Images Courtesy of DenzilPatrick
LONDON BELONGS TO DENZILPATRICK
EDWARDIAN FINESSE, STREETWISE ENERGY AND FAMILY MEMORIES COME TOGETHER IN DENZILPATRICK’S LATEST COLLECTION, AN IMAGINATIVE COLLAGE OF LONDON MENSWEAR AT ITS FINEST. HARRY NICHOLSON TELLS US WHAT WENT DOWN AT THE BRAND'S AW26 LONDON FASHION WEEK PRESENTATION.
Written by Harry Nicholson
In the midst of an ever-bustling London Fashion Week, Denzilpatrick quietly marks five years of business with a stand-out, yet poignant Autumn/Winter collection. Daniel Gayle and James Bosley bring it all back home, with a lineup of looks imbued with family memories and the swagger of the city that shaped them.
The menswear brand is named after Gayle’s Jamaican and Irish grandfathers, Denzil, a saxophonist, and Patrick, a Navy seaman, two men whose polarising personalities were as bold as their style. Gayle and Bosley have imagined how the pair might dress if they were arriving fresh to London today. The result, ‘London Belongs To Me’, reads as a fusion of bold heritage and modern confidence, as if Bridgerton were to find itself set in Peckham, circa 2026.



“It's just obviously how decadent and how special dressing was at that time for everyone across all kinds of lifestyles and people,” Gayle told me. “I think dressing had much more rigour to it and it was of much more importance within society.” That sentiment convincingly informs every look, signalling intention and cultural pride.
Tailoring, unsurprisingly, remains Denzilpatrick’s strongest suit as an anchor of the collection. Double-breasted suits are cut with strong shoulders, reworked with safari-style frontal pockets and military buttons that nod to Patrick’s military past. Yet Denzil’s soul is just as present, most vividly in Gayle’s favourite look - a sharp suit rendered in gleaming scarlet Japanese crepe satin.
Elsewhere, dandy historical references meet designs seen today. Nylon tailcoats - first seen in AW24 - become the new parka, while detachable bib-fronted shirts featuring elongated cuffs and epaulettes position shirts as a rare statement piece. Edwardian codes, it turns out, emerge as the most inventive element of the collection, offering rich styling choices and structural details that avoid drifting into costume.

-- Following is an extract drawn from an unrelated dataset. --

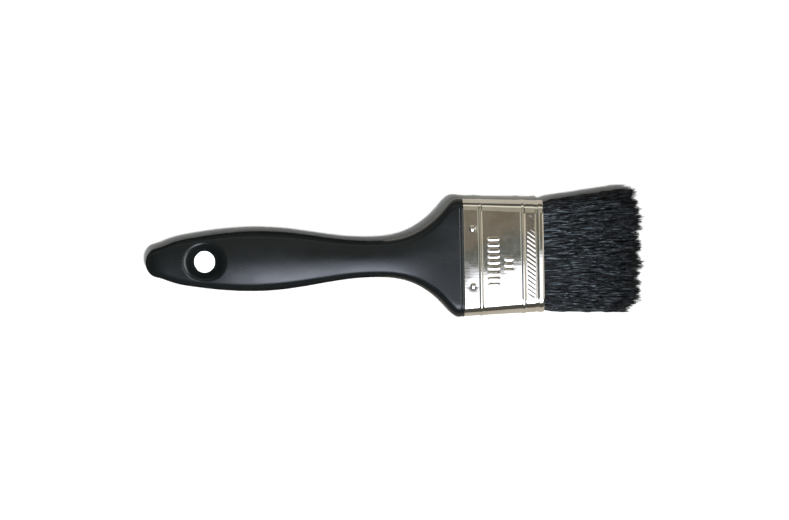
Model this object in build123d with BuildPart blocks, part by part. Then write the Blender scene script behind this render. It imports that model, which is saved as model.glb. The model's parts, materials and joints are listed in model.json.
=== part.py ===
"""Flat 2 inch paint brush: moulded handle, nailed steel ferrule, set bristles and a free tuft.

Millimetres. +X runs from the handle's tail to the bristle tips, +Y across the width, +Z up.
The brush lies on its broad side, and the origin is under the middle of its bounding box.
"""

import math
import os

from build123d import *

os.makedirs("parts", exist_ok=True)

# ---------------------------------------------------------------- driving dimensions

# lengths along the brush
handle_length = 140.5  # tail to shoulder face
ferrule_length = 35.2
tuft_length = 42.9  # free bristle, from the ferrule's mouth

# ferrule: it gets narrower and thicker towards the mouth
nominal_width = 50.8  # 2 inches, across the ferrule beside its size scale
nominal_place = 13.4  # distance of that scale from the shoulder face
width_loss = 2.9
ferrule_thickness = 12.6  # at the handle end
thickness_gain = 2.2
ferrule_corner_share = 0.95  # corner radius as a share of half the thickness: almost round sides
ferrule_wall = 0.4
bead_distances = [8.0, 26.8]  # from the shoulder face
bead_radius = 0.8
bead_height = 0.5
lip_radius = 0.6
lip_height = 0.3

# handle
shoulder_step = 0.25  # the shoulder stands this much proud of the ferrule all round
shoulder_land = 2.4  # straight band beside the ferrule
belly_thickness = 15.5
side_bulge = 0.4  # of the side walls, at the belly
corner_share = 0.9  # corner radius as a share of half the side wall's height
tail_radius = 6.8  # of the rounded end, in plan
tail_thickness = 10.4
tail_crown = 0.16  # crown of the end's faces, as a share of half its thickness
tail_flat = 0.1  # the end is cut off this far inside its apex
tongue_length = 11.0  # plugs into the ferrule
tongue_clearance = 0.1

# hanging hole, dished on both faces
hole_from_shoulder = 114.4
hole_radius = 4.8
hole_wall = 4.8  # straight wall between the two dishes
dish_flare = 1.0  # the dish widens this much for each millimetre of height

# ferrule nails, two in each broad face
nail_from_shoulder = 4.0
nail_spacing = 25.2
nail_head_radius = 1.7
nail_head_height = 0.4
nail_shank_radius = 0.8
nail_length = 5.0
nail_clearance = 0.02

# bristle set inside the ferrule
set_clearance = 0.05
resin_length = 3.0
plug_thickness = 2.2
plug_width = 45.0
middle_thickness = 3.0  # of the bristle layer between the two plugs
root_gap = 0.9  # from the set bristles to the tuft's round root

# free tuft: its root is round about the flex axis, which crosses the middle of the mouth
flex_angle = 15.0  # each way
mouth_clearance = 0.3  # left between tuft and ferrule at full flex
tuft_side_clearance = 0.5
tuft_corner = 6.0
tuft_straight = 2.5  # length of the tuft with its root's section
tuft_belly = (25.0, 52.6, 14.4)  # distance past the mouth, width, thickness
tuft_end = (tuft_length, 54.8, 13.0)

# ---------------------------------------------------------------- places along the brush

overall_length = handle_length + ferrule_length + tuft_length
x_shoulder = handle_length - overall_length / 2
x_mouth = x_shoulder + ferrule_length
axis_height = belly_thickness / 2  # the brush rests on its belly and on its beads


def cross_plane(distance):
    """Plane across the brush, past the shoulder face by a distance. Its x is +Y and its y is +Z."""
    return Plane(origin=(x_shoulder + distance, 0, axis_height), x_dir=(0, 1, 0), z_dir=(1, 0, 0))


def ferrule_size(distance, inset=0.0):
    """Width, thickness and corner radius of the ferrule, or of a surface inset from it."""
    width = nominal_width - width_loss * (distance - nominal_place) / ferrule_length
    thickness = ferrule_thickness + thickness_gain * distance / ferrule_length
    corner = ferrule_corner_share * thickness / 2
    return width - 2 * inset, thickness - 2 * inset, corner - inset


def ferrule_section(distance, inset=0.0):
    """Rounded rectangle across the ferrule."""
    with BuildSketch(cross_plane(distance)) as section:
        RectangleRounded(*ferrule_size(distance, inset))
    return section.sketch


# ---------------------------------------------------------------- nails, where they enter

face_slope = math.atan(thickness_gain / 2 / ferrule_length)
nail_face_height = ferrule_size(nail_from_shoulder)[1] / 2


def nail_plane(side, face):
    """Plane on the ferrule where a nail enters; side and face are +1 or -1, and z points out."""
    return Plane(
        origin=(
            x_shoulder + nail_from_shoulder,
            side * nail_spacing / 2,
            axis_height + face * nail_face_height,
        ),
        x_dir=(0, 1, 0),
        z_dir=(-math.sin(face_slope), 0, face * math.cos(face_slope)),
    )


nail_planes = {
    "nail_top_left": nail_plane(1, 1),
    "nail_top_right": nail_plane(-1, 1),
    "nail_bottom_left": nail_plane(1, -1),
    "nail_bottom_right": nail_plane(-1, -1),
}

# ---------------------------------------------------------------- handle


def handle_section(from_shoulder, width, thickness, crown):
    """Barrel section: crowned faces, slightly bulged sides and round corners."""
    half_width = width / 2
    half_thickness = thickness / 2
    corner_y = half_width - side_bulge * thickness / belly_thickness
    corner_z = half_thickness - crown
    with BuildSketch(cross_plane(-from_shoulder)) as section:
        with BuildLine():
            ThreePointArc((-corner_y, corner_z), (0, half_thickness), (corner_y, corner_z))
            ThreePointArc((corner_y, corner_z), (half_width, 0), (corner_y, -corner_z))
            ThreePointArc((corner_y, -corner_z), (0, -half_thickness), (-corner_y, -corner_z))
            ThreePointArc((-corner_y, -corner_z), (-half_width, 0), (-corner_y, corner_z))
        make_face()
        fillet(section.vertices(), radius=corner_share * corner_z)
    return section.sketch


def tail_section(from_apex):
    """Section through the rounded end, which is an arc in plan and in side view."""
    half_width = math.sqrt(2 * tail_radius * from_apex - from_apex**2)
    half_thickness = tail_thickness / 2 * half_width / tail_radius
    from_shoulder = handle_length + tail_flat - from_apex
    return handle_section(
        from_shoulder, 2 * half_width, 2 * half_thickness, tail_crown * half_thickness
    )


shoulder_width = ferrule_size(0)[0] + 2 * shoulder_step
shoulder_thickness = ferrule_thickness + 2 * shoulder_step

# distance before the shoulder face, width, thickness, crown of each face
handle_stations = [
    (0.0, shoulder_width, shoulder_thickness, 0.1),
    (shoulder_land, shoulder_width, shoulder_thickness, 0.1),
    (6.0, 48.6, 13.1, 0.15),
    (9.5, 40.8, 13.0, 0.3),
    (14.0, 32.2, 12.7, 0.6),
    (19.5, 24.6, 12.3, 0.9),
    (27.0, 18.6, 11.9, 1.1),
    (38.0, 16.0, 11.6, 1.3),
    (50.0, 17.0, 12.0, 1.4),
    (64.0, 20.9, 13.4, 1.7),
    (78.0, 24.9, 15.0, 2.0),
    (92.0, 26.4, belly_thickness, 2.2),
    (106.0, 25.0, 14.6, 2.1),
    (118.0, 22.0, 13.0, 1.9),
    (128.0, 18.0, 11.5, 1.4),
]
tail_stations = [6.4, 3.6, 1.6, 0.5, tail_flat]  # distance from the apex

with BuildPart() as handle:
    loft(
        [handle_section(*station) for station in handle_stations]
        + [tail_section(from_apex) for from_apex in tail_stations]
    )
    tongue_inset = ferrule_wall + tongue_clearance
    loft([ferrule_section(0, tongue_inset), ferrule_section(tongue_length, tongue_inset)])

    # hanging hole and its two dishes
    with Locations((x_shoulder - hole_from_shoulder, 0, axis_height)):
        Cylinder(hole_radius, belly_thickness, mode=Mode.SUBTRACT)
    dish_depth = (belly_thickness - hole_wall) / 2
    for turn in (0, 180):
        with Locations(
            Location((x_shoulder - hole_from_shoulder, 0, axis_height), (turn, 0, 0))
            * Location((0, 0, hole_wall / 2))
        ):
            Cone(
                hole_radius,
                hole_radius + dish_flare * dish_depth,
                dish_depth,
                align=(Align.CENTER, Align.CENTER, Align.MIN),
                mode=Mode.SUBTRACT,
            )

    # nail holes in the tongue
    with Locations(*nail_planes.values()):
        Cylinder(nail_shank_radius + nail_clearance, 2 * nail_length, mode=Mode.SUBTRACT)
handle.part.label = "handle"
export_step(handle.part, "parts/handle.step")

# ---------------------------------------------------------------- ferrule


def add_rim(distance, radius, height):
    """Round bead swept round the ferrule, standing proud of it by a height."""
    rim = ferrule_section(distance, radius - height).face().outer_wire()
    with BuildSketch(Plane(origin=rim @ 0, z_dir=rim % 0)) as bead:
        Circle(radius)
    return sweep(bead.sketch, path=rim)


with BuildPart() as ferrule:
    loft([ferrule_section(0), ferrule_section(ferrule_length)])
    for distance in bead_distances:
        add(add_rim(distance, bead_radius, bead_height))
    add(add_rim(ferrule_length - lip_radius, lip_radius, lip_height))
    loft(
        [ferrule_section(-1, ferrule_wall), ferrule_section(ferrule_length + 1, ferrule_wall)],
        mode=Mode.SUBTRACT,
    )
    with Locations(*nail_planes.values()):
        Cylinder(nail_shank_radius + nail_clearance, 2 * ferrule_wall + 1, mode=Mode.SUBTRACT)
ferrule.part.label = "ferrule"
export_step(ferrule.part, "parts/ferrule.step")

# ---------------------------------------------------------------- nails

for nail_name, plane in nail_planes.items():
    with BuildPart(plane) as nail:
        Cylinder(
            nail_head_radius,
            nail_head_height,
            align=(Align.CENTER, Align.CENTER, Align.MIN),
        )
        fillet(nail.edges().sort_by(Axis.Z)[-1 if "top" in nail_name else 0], radius=0.3)
        Cylinder(
            nail_shank_radius,
            nail_length,
            align=(Align.CENTER, Align.CENTER, Align.MAX),
        )
    nail.part.label = nail_name
    export_step(nail.part, f"parts/{nail_name}.step")

# ---------------------------------------------------------------- bristle set in the ferrule

inner_inset = ferrule_wall + set_clearance
tuft_root_thickness = 2 * math.cos(math.radians(flex_angle)) * (
    ferrule_size(ferrule_length, ferrule_wall)[1] / 2 - mouth_clearance
)
resin_end = tongue_length + resin_length
set_end = ferrule_length - tuft_root_thickness / 2 - root_gap

with BuildPart() as resin_block:
    loft([ferrule_section(tongue_length, inner_inset), ferrule_section(resin_end, inner_inset)])
resin_block.part.label = "resin_block"
export_step(resin_block.part, "parts/resin_block.step")

plug_height = (middle_thickness + plug_thickness) / 2  # of a plug's middle above the axis
set_middle = x_shoulder + (resin_end + set_end) / 2
set_length = set_end - resin_end

for plug_name, face in (("spacer_plug_top", 1), ("spacer_plug_bottom", -1)):
    with BuildPart() as spacer_plug:
        with Locations((set_middle, 0, axis_height + face * plug_height)):
            Box(set_length, plug_width, plug_thickness)
        fillet(spacer_plug.edges().filter_by(Axis.Z), radius=1.0)
    spacer_plug.part.label = plug_name
    export_step(spacer_plug.part, f"parts/{plug_name}.step")

outer_layer_from = middle_thickness / 2 + plug_thickness  # height above the axis
for layer_name, low, high in (
    ("bristle_root_top", outer_layer_from, ferrule_thickness),
    ("bristle_root_middle", -middle_thickness / 2, middle_thickness / 2),
    ("bristle_root_bottom", -ferrule_thickness, -outer_layer_from),
):
    with BuildPart() as bristle_root:
        loft([ferrule_section(resin_end, inner_inset), ferrule_section(set_end, inner_inset)])
        with Locations((set_middle, 0, axis_height + (low + high) / 2)):
            Box(set_length, nominal_width, high - low, mode=Mode.INTERSECT)
    bristle_root.part.label = layer_name
    export_step(bristle_root.part, f"parts/{layer_name}.step")

# ---------------------------------------------------------------- free tuft

tuft_root_width = ferrule_size(ferrule_length, ferrule_wall)[0] - 2 * tuft_side_clearance


def tuft_section(past_mouth, width, thickness):
    """Rounded rectangle across the tuft."""
    with BuildSketch(cross_plane(ferrule_length + past_mouth)) as section:
        RectangleRounded(width, thickness, tuft_corner)
    return section.sketch


with BuildPart() as bristle_tuft:
    loft(
        [
            tuft_section(0, tuft_root_width, tuft_root_thickness),
            tuft_section(tuft_straight, tuft_root_width, tuft_root_thickness),
            tuft_section(*tuft_belly),
            tuft_section(*tuft_end),
        ]
    )
    fillet(bristle_tuft.faces().sort_by(Axis.X)[-1].edges(), radius=1.0)
    with BuildSketch(cross_plane(ferrule_length)) as root_half:
        RectangleRounded(tuft_root_width, tuft_root_thickness, tuft_corner)
        Rectangle(
            tuft_root_width,
            tuft_root_thickness,
            align=(Align.CENTER, Align.MAX),
            mode=Mode.SUBTRACT,
        )
    revolve(axis=Axis((x_mouth, 0, axis_height), (0, 1, 0)))
bristle_tuft.part.label = "bristle_tuft"
export_step(bristle_tuft.part, "parts/bristle_tuft.step")
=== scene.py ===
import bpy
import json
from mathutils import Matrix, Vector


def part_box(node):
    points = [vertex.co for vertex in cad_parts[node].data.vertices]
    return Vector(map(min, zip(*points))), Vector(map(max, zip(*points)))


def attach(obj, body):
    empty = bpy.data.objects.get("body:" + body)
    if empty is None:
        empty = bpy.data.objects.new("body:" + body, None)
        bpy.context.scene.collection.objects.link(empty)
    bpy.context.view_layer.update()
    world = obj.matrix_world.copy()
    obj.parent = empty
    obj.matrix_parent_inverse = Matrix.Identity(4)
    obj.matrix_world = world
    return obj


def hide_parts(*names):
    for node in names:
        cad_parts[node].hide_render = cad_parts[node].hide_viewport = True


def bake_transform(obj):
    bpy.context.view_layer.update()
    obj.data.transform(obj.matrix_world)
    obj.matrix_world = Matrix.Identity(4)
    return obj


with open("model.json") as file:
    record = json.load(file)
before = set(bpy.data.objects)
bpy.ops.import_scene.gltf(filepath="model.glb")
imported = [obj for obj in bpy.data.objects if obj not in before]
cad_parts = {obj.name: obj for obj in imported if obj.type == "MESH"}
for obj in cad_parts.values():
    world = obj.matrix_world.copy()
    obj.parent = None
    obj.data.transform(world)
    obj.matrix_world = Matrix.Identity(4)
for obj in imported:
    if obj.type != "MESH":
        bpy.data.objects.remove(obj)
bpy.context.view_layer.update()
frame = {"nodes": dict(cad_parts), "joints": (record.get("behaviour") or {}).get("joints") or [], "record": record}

# Flat 2 inch paint brush: the looks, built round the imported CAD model.
#
# Places are millimetres in the CAD frame, +X from the tail to the tips, +Y across, +Z up.
# Meshes are turned into metres when they are made. Materials, lamps and the camera are in metres.

import json
import math

import bmesh
import bpy
import numpy as np
from mathutils import Vector

MM = 0.001

# ---------------------------------------------------------------- places that the frame gives

handle_low = np.array(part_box("handle")[0]) / MM
ferrule_low = np.array(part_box("ferrule")[0]) / MM
tuft_high = np.array(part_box("bristle_tuft")[1]) / MM
flex_joint = frame["joints"][0]
hang_hole = frame["record"]["mounts"][0]

x_shoulder = ferrule_low[0]
x_mouth = flex_joint["pos_m"][0] / MM
axis_z = flex_joint["pos_m"][2] / MM
hole_x = hang_hole["pos_m"][0] / MM
hole_radius = hang_hole["dims"]["r_mm"]
hole_wall = hang_hole["dims"]["length_mm"]
handle_length = x_shoulder - handle_low[0]
ferrule_length = x_mouth - x_shoulder
tuft_length = tuft_high[0] - x_mouth

# ---------------------------------------------------------------- meshes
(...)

Each look is complemented with a mix of period knee-high boots and an assortment of PUMA Suedes, a welcome pop of colour that injects a dose of street-level pragmatism into the otherwise dressed proceedings. It’s an unlikely pairing, but the collaboration is a perfect match, articulating the cultural collision London does best.
Knitwear, another staple of Denzilpatrick, is a practical counterpoint to the sharp, tailored silhouettes. Showing me a chunky, ribbed Aran sweater, Gayle notes the homage to Patrick: “It's a very much a seafarers-inspired type of knit with chunky half cardigan stitch. They’re reminiscent of those men at sea from another time.” The knitwear forms a foundation for modular styling, layered under tailoring or topped with the detachable bib panels, allowing for an easy shift between formal and relaxed effortlessly.


Print plays an interesting part in bridging the eras. Paisleys and tapestry florals have been lifted from lived-in rugs and curtains, then spray-treated onto joggers and shirts. Its a clever bit of translation by using streetwear techniques: recasting historic motifs into the contemporary.
The layering of pieces is busy, yet not excessive. A tone-on-tone palette reins in the varied textures, allowing decorative touches - feathers sprouting from the edges of tailcoats or brooches reminiscent of miniature chandeliers - to serve as decadent flourishes.
Interrupting what would usually be expected from a winter collection, regency breeches are recast as shorts, coordinating with the proportions of the strong shoulders. Gayle justifies the logic with a relatable personal preference, if nothing else: “Both James and I will try and wear shorts for as long as we possibly can, up until late October when it's just too cold. I mean, shorts can work all year round somewhere, you know?”



On this milestone, Denzilpatrick feels more and more assured. The presentation delivers wearable, confident pieces that appeal to streetwear enthusiasts while simultaneously demonstrating a fresh approach. In a menswear landscape dominated by safe, gaudy casualness, Gayle and Bosley are doing something far more interesting: folding their own and London’s layered histories into wearable and confident pieces. If this is the blueprint the pair are drafting for new menswear, London rightfully belongs to Denzilpatrick.